▸ Structured object records
********************

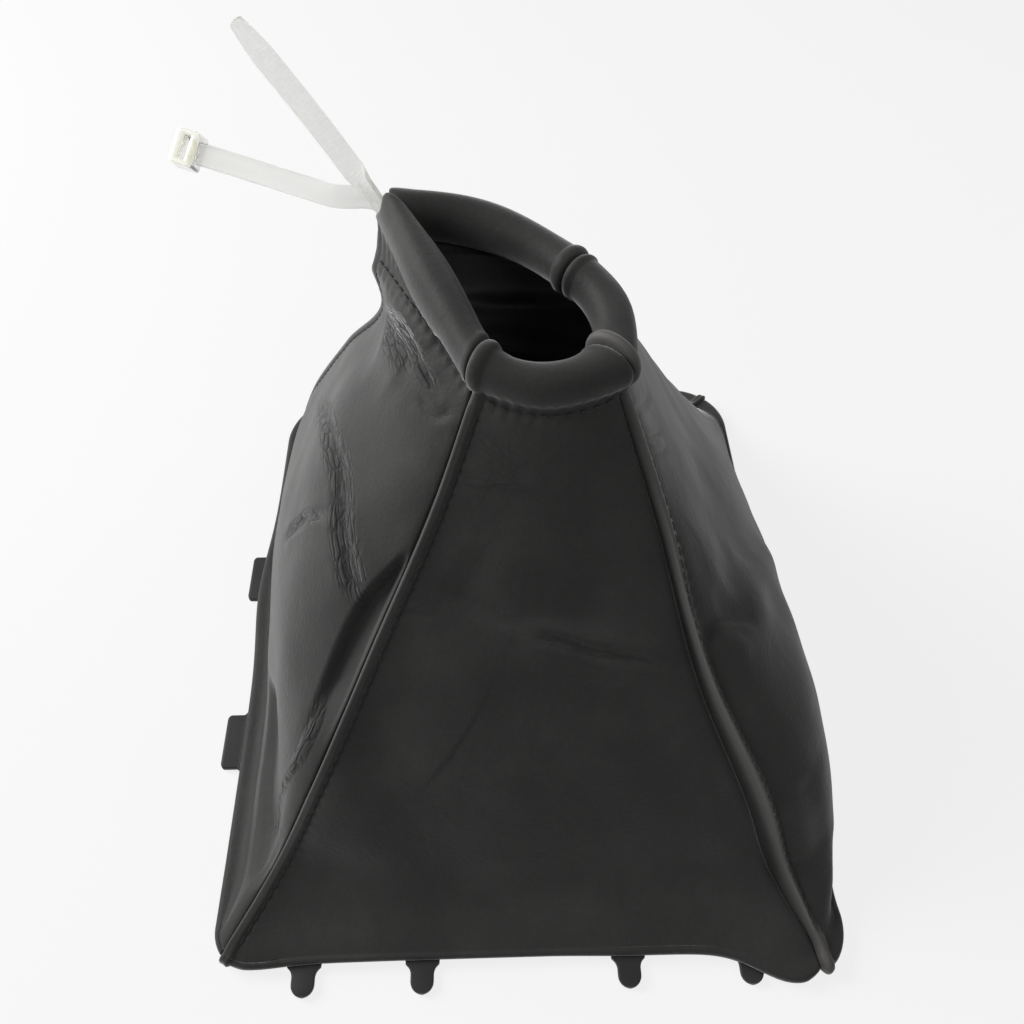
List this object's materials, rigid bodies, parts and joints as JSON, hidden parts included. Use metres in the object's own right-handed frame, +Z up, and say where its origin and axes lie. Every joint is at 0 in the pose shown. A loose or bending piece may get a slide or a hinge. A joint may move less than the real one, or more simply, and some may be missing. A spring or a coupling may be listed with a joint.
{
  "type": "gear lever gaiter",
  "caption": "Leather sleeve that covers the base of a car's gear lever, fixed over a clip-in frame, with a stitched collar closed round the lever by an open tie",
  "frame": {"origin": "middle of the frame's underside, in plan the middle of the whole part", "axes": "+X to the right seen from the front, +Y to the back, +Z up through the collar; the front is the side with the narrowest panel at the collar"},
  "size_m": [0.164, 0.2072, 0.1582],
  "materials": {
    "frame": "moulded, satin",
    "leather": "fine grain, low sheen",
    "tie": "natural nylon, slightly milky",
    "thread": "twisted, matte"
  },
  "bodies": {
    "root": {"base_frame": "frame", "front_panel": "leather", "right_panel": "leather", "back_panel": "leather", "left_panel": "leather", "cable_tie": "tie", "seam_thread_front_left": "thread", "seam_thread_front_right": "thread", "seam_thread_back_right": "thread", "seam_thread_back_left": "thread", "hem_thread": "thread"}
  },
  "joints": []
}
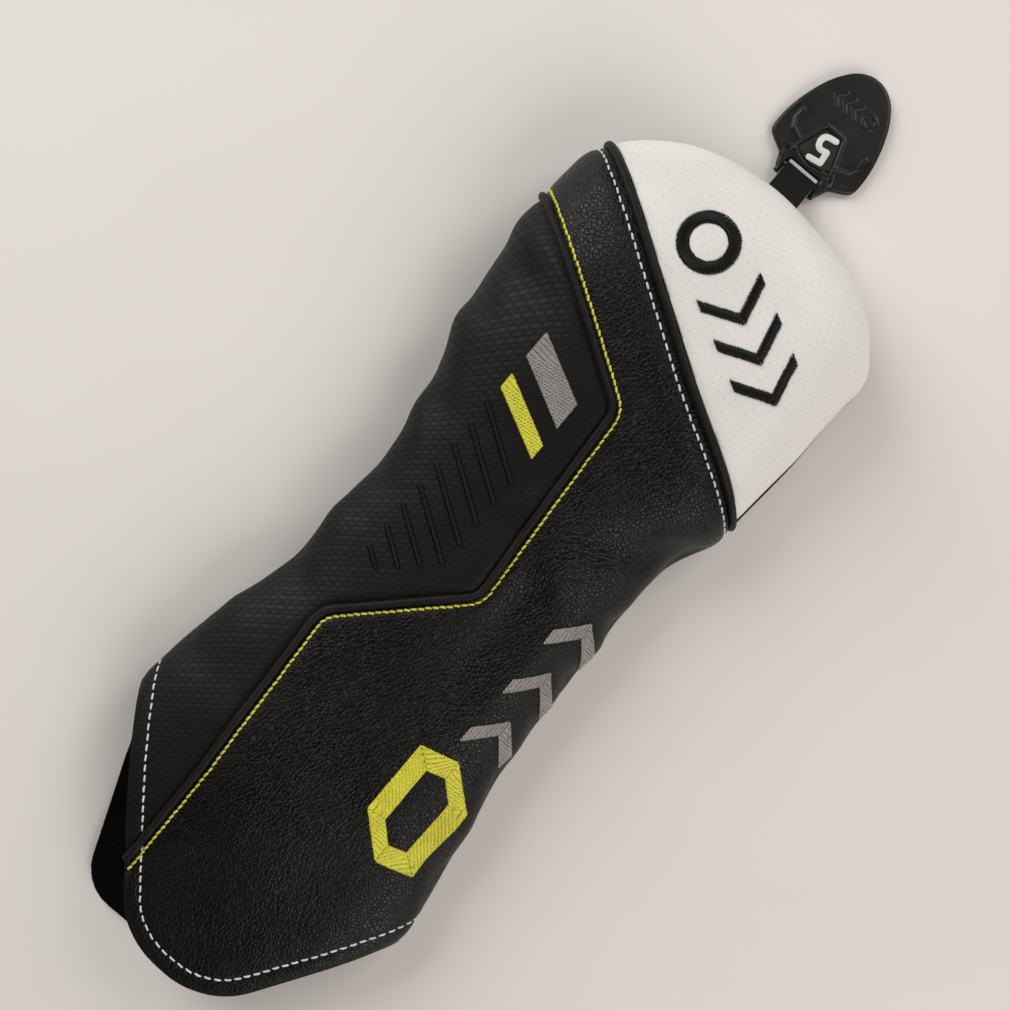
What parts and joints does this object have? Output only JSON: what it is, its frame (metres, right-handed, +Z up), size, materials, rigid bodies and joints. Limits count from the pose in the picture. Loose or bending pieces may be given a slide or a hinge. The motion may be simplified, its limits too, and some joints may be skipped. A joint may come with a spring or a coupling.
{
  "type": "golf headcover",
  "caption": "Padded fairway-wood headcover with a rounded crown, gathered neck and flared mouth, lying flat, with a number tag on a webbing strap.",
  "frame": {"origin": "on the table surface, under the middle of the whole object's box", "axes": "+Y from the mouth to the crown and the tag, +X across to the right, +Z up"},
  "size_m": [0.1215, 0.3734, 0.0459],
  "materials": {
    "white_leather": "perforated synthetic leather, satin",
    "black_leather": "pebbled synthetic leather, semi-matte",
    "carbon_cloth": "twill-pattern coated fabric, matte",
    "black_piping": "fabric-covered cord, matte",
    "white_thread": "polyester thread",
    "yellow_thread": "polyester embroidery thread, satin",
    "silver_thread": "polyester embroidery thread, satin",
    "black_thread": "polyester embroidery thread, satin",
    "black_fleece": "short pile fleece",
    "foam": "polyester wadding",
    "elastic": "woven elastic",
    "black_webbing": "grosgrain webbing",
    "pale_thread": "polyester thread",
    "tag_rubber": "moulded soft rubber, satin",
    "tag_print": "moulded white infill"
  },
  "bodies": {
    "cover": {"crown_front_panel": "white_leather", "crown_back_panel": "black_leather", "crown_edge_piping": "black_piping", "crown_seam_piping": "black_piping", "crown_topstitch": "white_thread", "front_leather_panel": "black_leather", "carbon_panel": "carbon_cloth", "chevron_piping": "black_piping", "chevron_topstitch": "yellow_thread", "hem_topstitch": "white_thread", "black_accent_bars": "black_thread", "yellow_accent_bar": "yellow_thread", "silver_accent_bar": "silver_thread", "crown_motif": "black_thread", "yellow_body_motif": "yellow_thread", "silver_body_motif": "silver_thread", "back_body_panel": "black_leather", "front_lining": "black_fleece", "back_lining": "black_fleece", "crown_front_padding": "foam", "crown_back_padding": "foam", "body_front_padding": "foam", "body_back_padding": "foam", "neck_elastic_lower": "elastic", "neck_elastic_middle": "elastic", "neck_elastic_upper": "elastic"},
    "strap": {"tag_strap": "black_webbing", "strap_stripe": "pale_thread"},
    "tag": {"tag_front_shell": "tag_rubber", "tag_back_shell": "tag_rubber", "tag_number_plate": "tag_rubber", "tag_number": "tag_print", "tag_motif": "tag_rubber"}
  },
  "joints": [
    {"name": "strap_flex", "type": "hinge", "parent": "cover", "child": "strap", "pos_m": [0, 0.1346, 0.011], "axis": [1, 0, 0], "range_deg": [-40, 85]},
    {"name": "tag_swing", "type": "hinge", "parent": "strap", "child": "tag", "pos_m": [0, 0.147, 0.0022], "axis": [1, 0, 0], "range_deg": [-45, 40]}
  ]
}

********************

▸ Your objective
Reproduce the material above, every line of it, exactly.

▸ Response
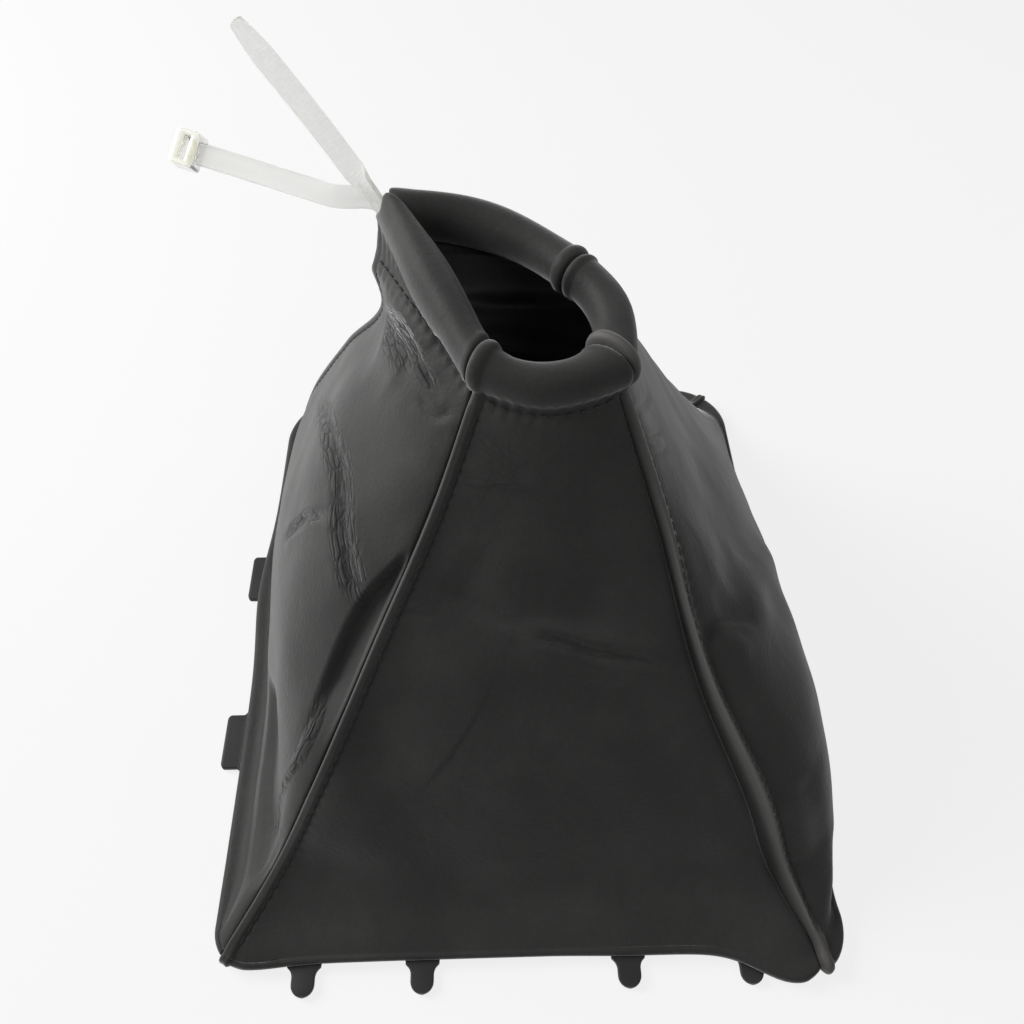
List this object's materials, rigid bodies, parts and joints as JSON, hidden parts included. Use metres in the object's own right-handed frame, +Z up, and say where its origin and axes lie. Every joint is at 0 in the pose shown. A loose or bending piece may get a slide or a hinge. A joint may move less than the real one, or more simply, and some may be missing. A spring or a coupling may be listed with a joint.
{
  "type": "gear lever gaiter",
  "caption": "Leather sleeve that covers the base of a car's gear lever, fixed over a clip-in frame, with a stitched collar closed round the lever by an open tie",
  "frame": {"origin": "middle of the frame's underside, in plan the middle of the whole part", "axes": "+X to the right seen from the front, +Y to the back, +Z up through the collar; the front is the side with the narrowest panel at the collar"},
  "size_m": [0.164, 0.2072, 0.1582],
  "materials": {
    "frame": "moulded, satin",
    "leather": "fine grain, low sheen",
    "tie": "natural nylon, slightly milky",
    "thread": "twisted, matte"
  },
  "bodies": {
    "root": {"base_frame": "frame", "front_panel": "leather", "right_panel": "leather", "back_panel": "leather", "left_panel": "leather", "cable_tie": "tie", "seam_thread_front_left": "thread", "seam_thread_front_right": "thread", "seam_thread_back_right": "thread", "seam_thread_back_left": "thread", "hem_thread": "thread"}
  },
  "joints": []
}
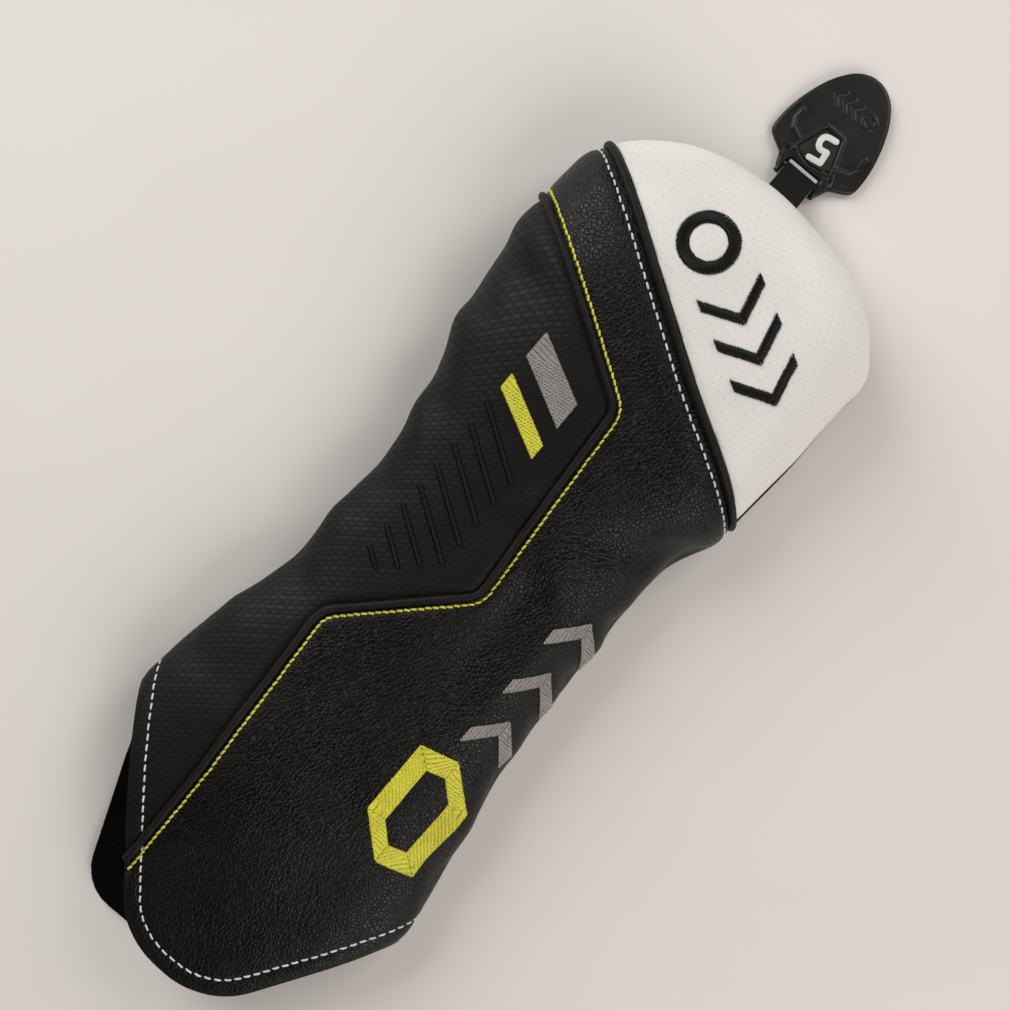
What parts and joints does this object have? Output only JSON: what it is, its frame (metres, right-handed, +Z up), size, materials, rigid bodies and joints. Limits count from the pose in the picture. Loose or bending pieces may be given a slide or a hinge. The motion may be simplified, its limits too, and some joints may be skipped. A joint may come with a spring or a coupling.
{
  "type": "golf headcover",
  "caption": "Padded fairway-wood headcover with a rounded crown, gathered neck and flared mouth, lying flat, with a number tag on a webbing strap.",
  "frame": {"origin": "on the table surface, under the middle of the whole object's box", "axes": "+Y from the mouth to the crown and the tag, +X across to the right, +Z up"},
  "size_m": [0.1215, 0.3734, 0.0459],
  "materials": {
    "white_leather": "perforated synthetic leather, satin",
    "black_leather": "pebbled synthetic leather, semi-matte",
    "carbon_cloth": "twill-pattern coated fabric, matte",
    "black_piping": "fabric-covered cord, matte",
    "white_thread": "polyester thread",
    "yellow_thread": "polyester embroidery thread, satin",
    "silver_thread": "polyester embroidery thread, satin",
    "black_thread": "polyester embroidery thread, satin",
    "black_fleece": "short pile fleece",
    "foam": "polyester wadding",
    "elastic": "woven elastic",
    "black_webbing": "grosgrain webbing",
    "pale_thread": "polyester thread",
    "tag_rubber": "moulded soft rubber, satin",
    "tag_print": "moulded white infill"
  },
  "bodies": {
    "cover": {"crown_front_panel": "white_leather", "crown_back_panel": "black_leather", "crown_edge_piping": "black_piping", "crown_seam_piping": "black_piping", "crown_topstitch": "white_thread", "front_leather_panel": "black_leather", "carbon_panel": "carbon_cloth", "chevron_piping": "black_piping", "chevron_topstitch": "yellow_thread", "hem_topstitch": "white_thread", "black_accent_bars": "black_thread", "yellow_accent_bar": "yellow_thread", "silver_accent_bar": "silver_thread", "crown_motif": "black_thread", "yellow_body_motif": "yellow_thread", "silver_body_motif": "silver_thread", "back_body_panel": "black_leather", "front_lining": "black_fleece", "back_lining": "black_fleece", "crown_front_padding": "foam", "crown_back_padding": "foam", "body_front_padding": "foam", "body_back_padding": "foam", "neck_elastic_lower": "elastic", "neck_elastic_middle": "elastic", "neck_elastic_upper": "elastic"},
    "strap": {"tag_strap": "black_webbing", "strap_stripe": "pale_thread"},
    "tag": {"tag_front_shell": "tag_rubber", "tag_back_shell": "tag_rubber", "tag_number_plate": "tag_rubber", "tag_number": "tag_print", "tag_motif": "tag_rubber"}
  },
  "joints": [
    {"name": "strap_flex", "type": "hinge", "parent": "cover", "child": "strap", "pos_m": [0, 0.1346, 0.011], "axis": [1, 0, 0], "range_deg": [-40, 85]},
    {"name": "tag_swing", "type": "hinge", "parent": "strap", "child": "tag", "pos_m": [0, 0.147, 0.0022], "axis": [1, 0, 0], "range_deg": [-45, 40]}
  ]
}